- **WHAT IS NEEDED**: Only the lines between the line with "-label_gap_left, label_slant, label_slant))" and the line with "zip(*points))), Vector(map(max, zip(*points)))", together with those two lines themselves, are to be copied exactly.

* START DATASET EXCERPT *

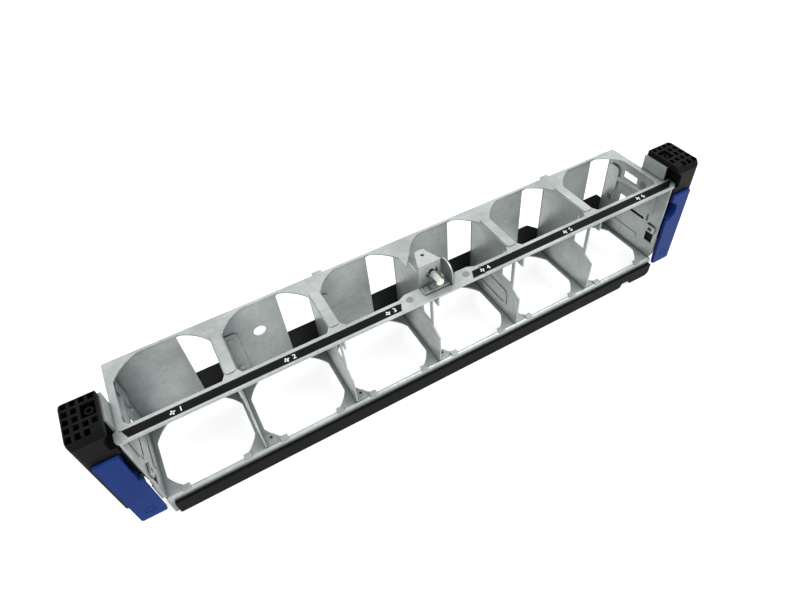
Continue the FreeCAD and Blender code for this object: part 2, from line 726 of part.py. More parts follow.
# Strap riveted under the rail, folded up into the plunger's hood
def centre_bracket():
    low = upper_low_z - sheet
    high = upper_low_z
    strap = plate_z([
        (strap_left, strap_near_y, 1.0),
        (strap_right, strap_near_y, 1.0),
        (strap_right, notch_far_y - 1.2, 1.0),
        (strap_left, notch_far_y - 1.2, 1.0),
    ], low, high)
    upright = plate_y([
        (upright_left, low, 0),
        (upright_right, low, 0),
        (upright_right, hood_z, 0),
        (upright_left, hood_z, 0),
    ], upright_y, upright_y + sheet)
    hood = plate_z([
        (upright_left, upright_y, 0.6),
        (upright_right, upright_y, 0.6),
        (upright_right - 5.0, hood_rear_y, 1.6),
        (upright_left + 4.6, hood_rear_y, 3.0),
    ], hood_z - sheet, hood_z)
    leg_half = plunger_tail_radius + 1.2
    leg = plate_y([
        (plunger_x - leg_half, plunger_z - leg_half - 0.6, 1.2),
        (plunger_x + leg_half, plunger_z - leg_half - 0.6, 1.2),
        (plunger_x + leg_half, hood_z - 0.5, 0),
        (plunger_x - leg_half, hood_z - 0.5, 0),
    ], hood_rear_y - sheet, hood_rear_y)
    cheek_far_y = cheek_near_y + 2 * cheek_radius + 0.2
    cheek = plate_x([
        (cheek_near_y, cage_height + 0.2, 0.6),
        (cheek_far_y, cage_height + 0.2, 0.6),
        (cheek_far_y, cheek_top_z, cheek_radius),
        (cheek_near_y, cheek_top_z, cheek_radius),
    ], cheek_x, cheek_x + sheet)
    side_far_y = upright_y + side_flange_depth
    side_flange = plate_x([
        (upright_y, cage_height + 0.4, 0),
        (side_far_y - 1.0, cage_height + 0.4, 0.6),
        (side_far_y, cage_height + 5.0, 2.0),
        (side_far_y - 1.2, cage_height + 9.0, 2.0),
        (side_far_y, hood_z - 2.0, 2.0),
        (upright_y, hood_z - 0.4, 0),
    ], upright_left, upright_left + sheet)
    base_high = cage_height + 0.3
    base = box(upright_left, cheek_x + sheet, notch_near_y + 0.3, upright_y + sheet,
               high - 0.5, base_high)
    pads = []
    for x in (upright_left + 3.4, upright_left + 7.6):
        pads.append(plate_z(rectangle(x - 1.5, x + 1.5, notch_near_y + 1.9, upright_y - 0.8, 0.6),
                            base_high - 0.1, base_high + 0.5))
    front_lip = box(upright_left + 0.6, cheek_x + sheet, notch_near_y + 0.3,
                    notch_near_y + 1.3, high - 0.5, cage_height + lip_rise)
    body = joined([strap, upright, hood, leg, cheek, side_flange, base, front_lip] + pads)
    cutters = [
        cylinder(plunger_hole_radius, vec(plunger_x, upright_y - 1, plunger_z),
                 vec(plunger_x, upright_y + sheet + 1, plunger_z)),
        cylinder(plunger_tail_radius + plunger_clearance,
                 vec(plunger_x, hood_rear_y - 2, plunger_z),
                 vec(plunger_x, hood_rear_y + 1, plunger_z)),
        cylinder(hood_hole_radius, vec(1.1, hood_rear_y - 5.1, hood_z - 2),
                 vec(1.1, hood_rear_y - 5.1, hood_z + 1)),
    ]
    for x in (strap_rivet_left, strap_rivet_right):
        cutters.append(cylinder(rivet_shank_radius, vec(x, strap_rivet_y, low - 1),
                                vec(x, strap_rivet_y, high + 1)))
    return body.cut(cutters).removeSplitter()


def plunger_pin():
    body_end = hood_rear_y - sheet - plunger_travel - 0.8
    nose = cylinder(plunger_radius, vec(plunger_x, plunger_nose_y, plunger_z),
                    vec(plunger_x, plunger_step_y, plunger_z))
    nose = nose.makeChamfer(plunger_chamfer, [nose.Edges[edge_at(nose, plunger_nose_y)]])
    body = cylinder(plunger_body_radius, vec(plunger_x, plunger_step_y, plunger_z),
                    vec(plunger_x, body_end, plunger_z))
    tail = cylinder(plunger_tail_radius, vec(plunger_x, body_end, plunger_z),
                    vec(plunger_x, hood_rear_y + 2.4, plunger_z))
    return joined([nose, body, tail])


def edge_at(shape, y):
    for i, edge in enumerate(shape.Edges):
        if edge.BoundBox.YLength < 1e-6 and abs(edge.BoundBox.YMin - y) < 1e-6:
            return i
    return 0


def plunger_ring():
    start = upright_y + sheet + 0.3
    ring = cylinder(ring_radius, vec(plunger_x, start, plunger_z),
                    vec(plunger_x, start + ring_thickness, plunger_z))
    bore = cylinder(plunger_body_radius, vec(plunger_x, start - 1, plunger_z),
                    vec(plunger_x, start + 2, plunger_z))
    slot = box(plunger_x - 1.2, plunger_x + 1.2, start - 1, start + 2,
               plunger_z - ring_radius - 1, plunger_z)
    return ring.cut([bore, slot])


# Compression spring, each half turn revolved in a plane tilted by a quarter of the pitch
def plunger_spring():
    wire = spring_wire / 2
    first = upright_y + sheet + 0.3 + ring_thickness + wire + 0.04
    last = hood_rear_y - sheet - wire - 0.04
    rise = (last - first) / (2 * spring_turns)
    turns = []
    for i in range(2 * spring_turns):
        side = 1 if i % 2 == 0 else -1
        start = vec(plunger_x + side * spring_coil_radius, first + i * rise, plunger_z)
        end = vec(plunger_x - side * spring_coil_radius, first + (i + 1) * rise, plunger_z)
        middle = (start + end) / 2
        chord = end - start
        axis = chord.cross(vec(0, 0, 1))
        section = Part.Face(Part.Wire(Part.makeCircle(wire, start, vec(0, 0, 1))))
        turns.append(section.revolve(middle, axis * side, 180))
    return turns[0].fuse(turns[1:]).removeSplitter()


def label(x0, x1, slant0, slant1):
    return plate_z([
        (x0 + slant0, label_near_y, 0),
        (x1 - slant1, label_near_y, 0),
        (x1, label_far_y, 0),
        (x0, label_far_y, 0),
    ], cage_height, cage_height + label_thickness)


# Rivet with a head on each side of the sheets it joins
def rivet(start, end, direction):
    shank = cylinder(rivet_shank_radius, start, end)
    low_head = cylinder(rivet_head_radius, start - direction * rivet_head_height, start)
    high_head = cylinder(rivet_head_radius, end, end + direction * rivet_head_height)
    top = end + direction * rivet_head_height
    dimple = cylinder(rivet_dimple_radius, top - direction * rivet_dimple_depth,
                      top + direction)
    return joined([shank, low_head, high_head]).cut(dimple)


def strap_rivets():
    rivets = []
    for x in (strap_rivet_left, strap_rivet_right):
        rivets.append(rivet(vec(x, strap_rivet_y, upper_low_z - sheet),
                            vec(x, strap_rivet_y, cage_height), vec(0, 0, 1)))
    return Part.Compound(rivets)


def divider_rivets():
    rivets = []
    for i in range(1, bay_count):
        for z in (rivet_low_z, rivet_high_z):
            x = divider_x(i) + rivet_offset
            rivets.append(rivet(vec(x, back_inner_y - sheet, z),
                                vec(x, cage_depth, z), vec(0, 1, 0)))
    return Part.Compound(rivets)


def end_plate_rivets():
    right = rivet(vec(half_length, end_rivet_y, end_rivet_z),
                  vec(half_length - sheet - 0.5, end_rivet_y, end_rivet_z), vec(-1, 0, 0))
    return Part.Compound([right, mirrored(right)])


def block_screws():
    start = vec(half_length - sheet, block_screw_y, block_screw_z)
    head = cylinder(screw_head_radius, start - vec(screw_head_height, 0, 0), start)
    shank = cylinder(screw_shank_radius, start, start + vec(screw_length, 0, 0))
    slot = box(start.x - screw_head_height - 1, start.x - screw_head_height + 0.5,
               start.y - 1.6, start.y + 1.6, start.z - 0.3, start.z + 0.3)
    cross = box(start.x - screw_head_height - 1, start.x - screw_head_height + 0.5,
                start.y - 0.3, start.y + 0.3, start.z - 1.6, start.z + 1.6)
    screw = joined([head, shank]).cut([slot, cross])
    return Part.Compound([screw, mirrored(screw)])


# Foam strip on the front flange, with a small cable notch near the right end
def front_seal():
    low = -flange_drop + 0.3
    x0 = seal_notch_x - seal_notch_width / 2
    x1 = seal_notch_x + seal_notch_width / 2
    return plate_y([
        (seal_left, low, 0.8),
        (x0, low, 1.0),
        (x0 + 1.2, low + seal_notch_height, 1.2),
        (x1 - 1.6, low + seal_notch_height, 1.6),
        (x1, low, 1.6),
        (seal_right, low, 4.2),
        (seal_right, seal_top_z, 0.8),
        (seal_left, seal_top_z, 0.8),
    ], -seal_thickness, 0)


# Insulating film over the lower part of the back panel
def rear_film():
    dip_left = divider_x(bay_count - 1) - film_dip_inset
    dip_right = divider_x(bay_count - 1) + window_from_divider - 3.0
    film = plate_y([
        (-half_length + film_end_gap, sheet + 0.6, 1.0),
        (half_length - film_end_gap, sheet + 0.6, 1.0),
        (half_length - film_end_gap, film_top_z - film_end_slope, 1.0),
        (half_length - film_end_gap - film_end_slope, film_top_z, 2.0),
        (dip_right, film_top_z, 3.0),
        (dip_right - 2.0, film_top_z - 9.0, 3.0),
        (dip_left + film_dip_inset, film_top_z - 9.0, 2.0),
        (dip_left, film_top_z, 5.0),
        (-half_length + film_end_gap, film_top_z, 4.0),
    ], cage_depth, cage_depth + film_thickness)
    holes = []
    for i in range(1, bay_count):
        x = divider_x(i) + rivet_offset
        holes.append(cylinder(rivet_head_radius + film_hole_gap,
                              vec(x, cage_depth - 1, rivet_low_z),
                              vec(x, cage_depth + 1, rivet_low_z)))
    return film.cut(holes)


def save(name, shape):
    placed = shape.copy()
    placed.translate(shift)
    solids = placed.Solids
    volume = sum(solid.Volume for solid in solids)
    print(name, len(solids), round(volume, 2), placed.isValid())
    placed.exportStep("parts/" + name + ".step")


os.makedirs("parts", exist_ok=True)

save("upper_panel", upper_panel())
save("lower_panel", lower_panel())
save("back_panel", back_panel())
for number in range(1, bay_count):
    save("divider_%d" % number, divider(number))
save("end_plate_right", end_plate())
save("end_plate_left", mirrored(end_plate()))
save("end_bracket_right", end_bracket())
save("end_bracket_left", mirrored(end_bracket()))
save("end_block_right", end_block(rail_right_reach))
save("end_block_left", mirrored(end_block(rail_left_reach)))
save("release_lever_right", release_lever(True))
save("release_lever_left", mirrored(release_lever(False)))
save("lever_pin_right", lever_pin())
save("lever_pin_left", mirrored(lever_pin()))
save("centre_bracket", centre_bracket())
save("plunger_pin", plunger_pin())
save("plunger_ring", plunger_ring())
save("plunger_spring", plunger_spring())
save("label_left", label(-half_length + 2.8, -label_gap_left, label_slant, label_slant))
save("label_right", label(label_gap_right, half_length + label_right_reach, -label_slant,
                          label_end_slant))
save("strap_rivets", strap_rivets())
save("divider_rivets", divider_rivets())
save("end_plate_rivets", end_plate_rivets())
save("block_screws", block_screws())
save("front_seal", front_seal())
save("rear_film", rear_film())
print("middle_y", middle_y)
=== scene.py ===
import json
import math

import bmesh
import bpy
from mathutils import Euler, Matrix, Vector


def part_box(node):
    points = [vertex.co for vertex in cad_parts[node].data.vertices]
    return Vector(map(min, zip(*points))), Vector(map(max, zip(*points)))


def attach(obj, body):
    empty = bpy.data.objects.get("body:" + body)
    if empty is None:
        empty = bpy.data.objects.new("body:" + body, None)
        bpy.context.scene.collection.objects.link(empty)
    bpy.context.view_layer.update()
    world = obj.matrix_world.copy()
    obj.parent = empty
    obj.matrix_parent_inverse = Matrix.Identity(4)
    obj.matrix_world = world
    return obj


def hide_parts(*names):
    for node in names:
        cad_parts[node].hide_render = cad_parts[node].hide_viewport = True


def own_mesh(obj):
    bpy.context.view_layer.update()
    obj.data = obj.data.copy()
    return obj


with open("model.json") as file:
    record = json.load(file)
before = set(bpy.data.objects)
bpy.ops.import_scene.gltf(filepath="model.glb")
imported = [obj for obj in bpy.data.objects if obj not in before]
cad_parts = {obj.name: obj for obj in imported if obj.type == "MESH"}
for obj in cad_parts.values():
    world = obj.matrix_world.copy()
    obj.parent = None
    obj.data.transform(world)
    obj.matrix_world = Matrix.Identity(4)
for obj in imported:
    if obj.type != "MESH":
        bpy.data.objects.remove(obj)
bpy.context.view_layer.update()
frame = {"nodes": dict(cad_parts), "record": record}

MM = 0.001

# The CAD source's own frame starts at the lower panel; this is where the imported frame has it
PANEL_Y = -30.6 * MM
PANEL_Z = 15.0 * MM
SMOOTH_BELOW = math.radians(30)
scene = bpy.context.scene
scene.view_settings.view_transform = "Standard"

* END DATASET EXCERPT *

- **RESULT OF THIS TASK**:
save("label_left", label(-half_length + 2.8, -label_gap_left, label_slant, label_slant))
save("label_right", label(label_gap_right, half_length + label_right_reach, -label_slant,
                          label_end_slant))
save("strap_rivets", strap_rivets())
save("divider_rivets", divider_rivets())
save("end_plate_rivets", end_plate_rivets())
save("block_screws", block_screws())
save("front_seal", front_seal())
save("rear_film", rear_film())
print("middle_y", middle_y)
=== scene.py ===
import json
import math

import bmesh
import bpy
from mathutils import Euler, Matrix, Vector


def part_box(node):
    points = [vertex.co for vertex in cad_parts[node].data.vertices]
    return Vector(map(min, zip(*points))), Vector(map(max, zip(*points)))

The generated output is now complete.